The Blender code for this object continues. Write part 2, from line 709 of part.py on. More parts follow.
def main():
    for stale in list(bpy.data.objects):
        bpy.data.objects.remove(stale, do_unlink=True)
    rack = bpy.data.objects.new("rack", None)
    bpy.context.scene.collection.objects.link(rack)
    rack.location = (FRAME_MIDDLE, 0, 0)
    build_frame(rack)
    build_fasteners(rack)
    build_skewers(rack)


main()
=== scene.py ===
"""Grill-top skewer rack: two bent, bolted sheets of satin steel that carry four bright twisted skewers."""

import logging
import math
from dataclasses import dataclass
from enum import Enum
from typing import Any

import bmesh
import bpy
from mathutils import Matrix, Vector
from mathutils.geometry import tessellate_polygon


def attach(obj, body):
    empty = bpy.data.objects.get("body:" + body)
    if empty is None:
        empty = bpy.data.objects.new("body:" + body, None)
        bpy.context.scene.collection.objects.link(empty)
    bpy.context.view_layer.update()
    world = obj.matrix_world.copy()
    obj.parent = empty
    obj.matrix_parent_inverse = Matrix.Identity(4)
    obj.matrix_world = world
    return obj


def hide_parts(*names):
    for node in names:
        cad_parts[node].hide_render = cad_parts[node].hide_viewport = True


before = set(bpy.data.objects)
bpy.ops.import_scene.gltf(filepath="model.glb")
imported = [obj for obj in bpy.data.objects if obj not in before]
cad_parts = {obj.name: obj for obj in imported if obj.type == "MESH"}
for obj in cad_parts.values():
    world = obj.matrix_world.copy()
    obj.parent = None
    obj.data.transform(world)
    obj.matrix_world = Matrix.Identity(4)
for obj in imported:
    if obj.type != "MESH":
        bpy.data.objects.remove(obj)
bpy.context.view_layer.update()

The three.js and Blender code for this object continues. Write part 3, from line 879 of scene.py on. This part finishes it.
※
Copy out the whole listing exactly.

## COMPLETE ANSWER
The Blender code for this object continues. Write part 2, from line 709 of part.py on. More parts follow.
def main():
    for stale in list(bpy.data.objects):
        bpy.data.objects.remove(stale, do_unlink=True)
    rack = bpy.data.objects.new("rack", None)
    bpy.context.scene.collection.objects.link(rack)
    rack.location = (FRAME_MIDDLE, 0, 0)
    build_frame(rack)
    build_fasteners(rack)
    build_skewers(rack)


main()
=== scene.py ===
"""Grill-top skewer rack: two bent, bolted sheets of satin steel that carry four bright twisted skewers."""

import logging
import math
from dataclasses import dataclass
from enum import Enum
from typing import Any

import bmesh
import bpy
from mathutils import Matrix, Vector
from mathutils.geometry import tessellate_polygon


def attach(obj, body):
    empty = bpy.data.objects.get("body:" + body)
    if empty is None:
        empty = bpy.data.objects.new("body:" + body, None)
        bpy.context.scene.collection.objects.link(empty)
    bpy.context.view_layer.update()
    world = obj.matrix_world.copy()
    obj.parent = empty
    obj.matrix_parent_inverse = Matrix.Identity(4)
    obj.matrix_world = world
    return obj


def hide_parts(*names):
    for node in names:
        cad_parts[node].hide_render = cad_parts[node].hide_viewport = True


before = set(bpy.data.objects)
bpy.ops.import_scene.gltf(filepath="model.glb")
imported = [obj for obj in bpy.data.objects if obj not in before]
cad_parts = {obj.name: obj for obj in imported if obj.type == "MESH"}
for obj in cad_parts.values():
    world = obj.matrix_world.copy()
    obj.parent = None
    obj.data.transform(world)
    obj.matrix_world = Matrix.Identity(4)
for obj in imported:
    if obj.type != "MESH":
        bpy.data.objects.remove(obj)
bpy.context.view_layer.update()

The three.js and Blender code for this object continues. Write part 3, from line 879 of scene.py on. This part finishes it.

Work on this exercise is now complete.